Monk avançait vers le piano, posant un pied devant l’autre avec mille précautions comme s’il marchait sur un champ de mines ; quelque chose allait advenir, quelque chose d’inédit. Le prophète de l’inattendu était là. « Quel est le sens de ce que je vais composer ou plutôt recomposer, là, tout de suite, à l’instant ? » se demandait-il, la conscience emplie d’absence et de présence. « Et si… oui, si c’était le dernier moment de ma vie, la dernière minute, quelle déclaration solennelle ferait ma conscience, à l’aide de ce piano-là, pour arracher le monde au ronron du prévisible, de l’accoutumé, de la banalité, pour sortir le monde de sa rassurante et prévisible monotonie? Yes, Man, la musique a un pouvoir sur les hommes, le jazz a un pouvoir sur les passions de l’âme!» Le High Priest, le Grand Prêtre, du be-bop était maintenant là ; là, assis devant son piano, prêt à se mettre en jeu, prêt à faire surgir l’imprévu. La seconde d’après, les doigts tendus, il se déployait sur le clavier, joie et blues à l’âme mêlés. Comme s’il était traversé, soulevé, porté par une grâce mystérieuse. Etat vibratoire !

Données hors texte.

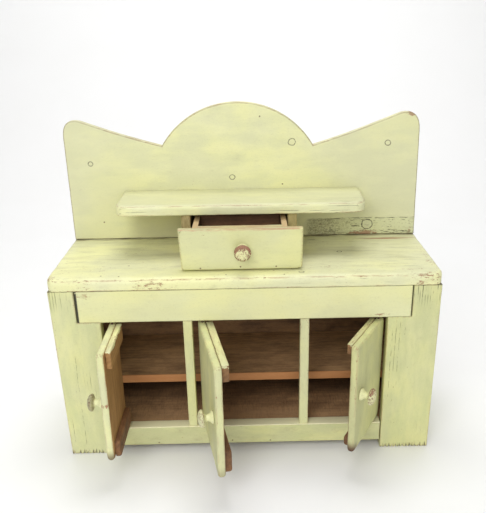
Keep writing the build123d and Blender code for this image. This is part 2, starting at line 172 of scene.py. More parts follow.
class Plank:
    """A plank cut to an outline, with rounded and worn edges and a slightly uneven surface."""

    def __init__(self, name, outline, thickness, matrix, edge=1.4 * MM, wear=0.5 * MM, seed=0,
                 front_edge=None, back_edge=None, arc_steps=3):
        self.name = name
        self.thickness = thickness
        self.matrix = matrix
        self.seed = seed
        self.wear = wear
        self.arc_steps = arc_steps
        self.outline = resampled(outline, OUTLINE_SPACING)
        self.normals = inward_normals(self.outline)
        self.front_edge = self.edge_radii(front_edge or (lambda x, y: edge))
        self.back_edge = self.edge_radii(back_edge or (lambda x, y: edge))
        self.co, self.distance, self.faces = [], [], []

    def edge_radii(self, rule):
        """Edge radius at each outline point, made uneven by wear and kept clear of narrow places."""
        radii = np.array([rule(x, y) for x, y in self.outline])
        steps = np.linalg.norm(np.roll(self.outline, -1, 0) - self.outline, axis=1)
        travelled = np.concatenate([[0], np.cumsum(steps)])
        around, travelled = travelled[-1], travelled[:-1]
        for i, point in enumerate(self.outline):
            gap = np.linalg.norm(self.outline - point, axis=1)
            along = np.abs(travelled - travelled[i])
            along = np.minimum(along, around - along)
            across = gap[(along > 4 * MM) & (gap < along * 0.6)]
            if len(across):
                radii[i] = min(radii[i], across.min() * 0.3)
        rough = np.array([wobble(x, y, 0, 0.022, self.seed + 5) for x, y in self.outline])
        return radii * (1 + 0.35 * rough)

    def ring(self, radii, angle, front):
        """One loop of points on the rounded edge, at an angle up from the side."""
        inset = radii * (1 - math.cos(angle))
        flat = self.outline + self.normals * inset[:, None]
        drop = radii * (1 - math.sin(angle))
        z = self.thickness - drop if front else drop
        arc = radii * abs(angle - math.pi / 4)
        return flat, z, arc

    def add(self, flat, z, distance):
        start = len(self.co)
        z = np.broadcast_to(z, len(flat))
        distance = np.broadcast_to(distance, len(flat))
        self.co.extend(zip(flat[:, 0], flat[:, 1], z))
        self.distance.extend(distance)
        return start

    def sheet(self, start, flat, radii, z, front):
        """Fills a face of the plank inside its last ring, with points close together near the edge."""
        count = len(flat)
        low, high = flat.min(0), flat.max(0)
        points = []
        rows = np.arange(low[0] + GRID / 2, high[0], GRID)
        columns = np.arange(low[1] + GRID / 2, high[1], GRID * 0.8)
        for i, x in enumerate(rows):
            points.extend((x, y + (i % 2) * GRID * 0.3) for y in columns)
        points = np.array(points) if points else np.zeros((0, 2))
        near = []
        if len(points):
            points = points[inside(points, flat)]
        if len(points):
            points = points[distance_to_outline(points, flat) > SHEET_INSETS[-1] + GRID * 0.35]
        for inset in SHEET_INSETS:
            extra = (self.outline + self.normals * (radii + inset)[:, None])[:: 1 if inset < 3 * MM else 2]
            keep = inside(extra, flat)
            keep[keep] = distance_to_outline(extra[keep], flat) > inset * 0.93
            near.append(extra[keep])
        inner = np.concatenate([points, *near])
        everything = [Vector(p) for p in flat] + [Vector(p) for p in inner]
        loop = [(i, (i + 1) % count) for i in range(count)]
        verts, _, faces, origin, _, _ = delaunay_2d_cdt(everything, loop, [], 1, 1e-7)
        gap = distance_to_outline(inner, flat) if len(inner) else np.zeros(0)
        first = self.add(inner, z, gap + radii.mean() * 0.8) if len(inner) else len(self.co)
        index = {}
        for new, olds in enumerate(origin):
            if olds:
                old = olds[0]
                index[new] = start + old if old < count else first + old - count
            else:
                index[new] = self.add(np.array([verts[new]]), z, radii.mean())
        for face in faces:
            corners = [index[v] for v in face]
            self.faces.append(corners if front else corners[::-1])

    def build(self):
        rings = []
        angles = [math.pi / 2 * k / self.arc_steps for k in range(self.arc_steps + 1)]
        for angle in reversed(angles):
            rings.append(self.ring(self.back_edge, angle, False))
        for angle in angles:
            rings.append(self.ring(self.front_edge, angle, True))
        starts = [self.add(*ring) for ring in rings]
        count = len(self.outline)
        for a, b in zip(starts, starts[1:]):
            for i in range(count):
                j = (i + 1) % count
                self.faces.append([a + i, a + j, b + j, b + i])
        self.sheet(starts[0], rings[0][0], self.back_edge, 0, False)
        self.sheet(starts[-1], rings[-1][0], self.front_edge, self.thickness, True)
        self.weather()
        return self

    def weather(self):
        """Moves the surface in by a little noise, and the worn edges by more, never outwards."""
        low, high = self.outline.min(0), self.outline.max(0)
        centre = (low + high) / 2
        reach = (high - low) / 2
        made = []
        for (x, y, z), gap in zip(self.co, self.distance):
            broad = 0.5 + 0.5 * wobble(x, y * 2.5, z, 0.09, self.seed)
            fine = 0.5 + 0.5 * wobble(x, y * 3, z * 3, 0.016, self.seed + 2)
            worn = max(0, wobble(x, y, z, 0.03, self.seed + 9)) * math.exp(-(gap / (2.2 * MM)) ** 2)
            inward = UNEVEN * (0.65 * broad + 0.35 * fine) + self.wear * worn * 0.6
            share_z = (z / self.thickness) * 2 - 1
            side_x = (x - centre[0]) / reach[0]
            side_y = (y - centre[1]) / reach[1]
            z -= math.copysign(inward, share_z) * abs(share_z) ** 3
            x -= math.copysign(inward, side_x) * abs(side_x) ** 40
            y -= math.copysign(inward, side_y) * abs(side_y) ** 40
            made.append((x, y, z))
        self.co = made

    def join(self, other, rise):
        """Takes in another plank's mesh, moved along local z."""
        start = len(self.co)
        self.co.extend((x, y, z + rise) for x, y, z in other.co)
        self.distance.extend(other.distance)
        self.faces.extend([start + corner for corner in face] for face in other.faces)

    def make_object(self):
        piece = mesh_object(self.name, self.co, self.faces, [gap / MM for gap in self.distance])
        piece.matrix_world = self.matrix
        return piece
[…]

Monk était Monk. Main gauche, main droite, strides, enjambées, basse sur le temps fort, accord sur le temps faible, syncopes et blues notes, contrepoints ; Monk frappait, Monk écrasait les notes. Sonorité acide, cruelle. Sans transition, il passait de l’extrême grave à l’extrême aigu, roulait vers l’abîme, interpellait le soliste, s’opposait au soliste, le contredisait, traçait une ligne polémique, déchirait la partition, se saisissait de la mélodie première et composait sur le champ, là, sans préparation, dans l’urgence de l’instant, dans la densité de l’instant, une contre-mélodie.
Déverrouillage, mouvement de soustraction et d’addition ouvert sur l’inconnu, inspiration soudaine, jaillissement divine des wrong mistakes, des vraies-fausses notes. L’erreur était fausse, voulue, recherchée : Monk était déjà ailleurs. Ailleurs entre intervalles disjoints et rythmes décalés. Ailleurs dans une quête éperdue. Fragmentation de l’espace, ruptures de temps, il agitait, déformait, reformait , pétrissait, broyait, remodelait, malmenait à volonté l’idée initiale. Jamais le déjà entendu deux fois sous ses doigts. « Que peut-il y avoir de l’autre côté de l’océan ? Jazz is freedom ». Progressions, régressions, hésitations, fausses hésitations, notes, contre-notes. La dissonance était son procédé. John Coltrane : « Monk faisait toujours des trucs derrière qui sonnent tellement mystérieux, mais qui ne le sont pas quand vous savez ce qu’il fait. »
Monk était Monk. Blue Monk, Round Midnight, Evidence, Epistrophy : magie; de la pure magie. Eblouissements, jets, solo de piano, plaisir extrême ; et puis, le don bémol ou le don bicarré, silences. Dialogue de sons et de silences. Monk saisissait le silence, Monk jouait du silence comme du la, comme du si, comme du fa ; Monk remplissait le vide de silences. Avec une ferveur de prêcheur, le pied battant la cadence. Il scrutait le silence, vibrait avec le silence, explorait les inquiétants accords du silence, suspendait le temps, et puis tout à coup, soudainement, il se levait et se mettait à danser. Le swing était là. Alors, il dansait. Il dansait, tournait autour du piano, faisait semblait de s’éloigner puis revenait : le sourire amusé, l’énergie vitale, prêt à contester de nouveau les codes de la mélodie, de l’harmonie et du rythme. Prêt à se remettre en jeu, prêt à prendre le risque d’être différent, prêt à reprendre le cours de son chemin d’homme. Monk était Monk.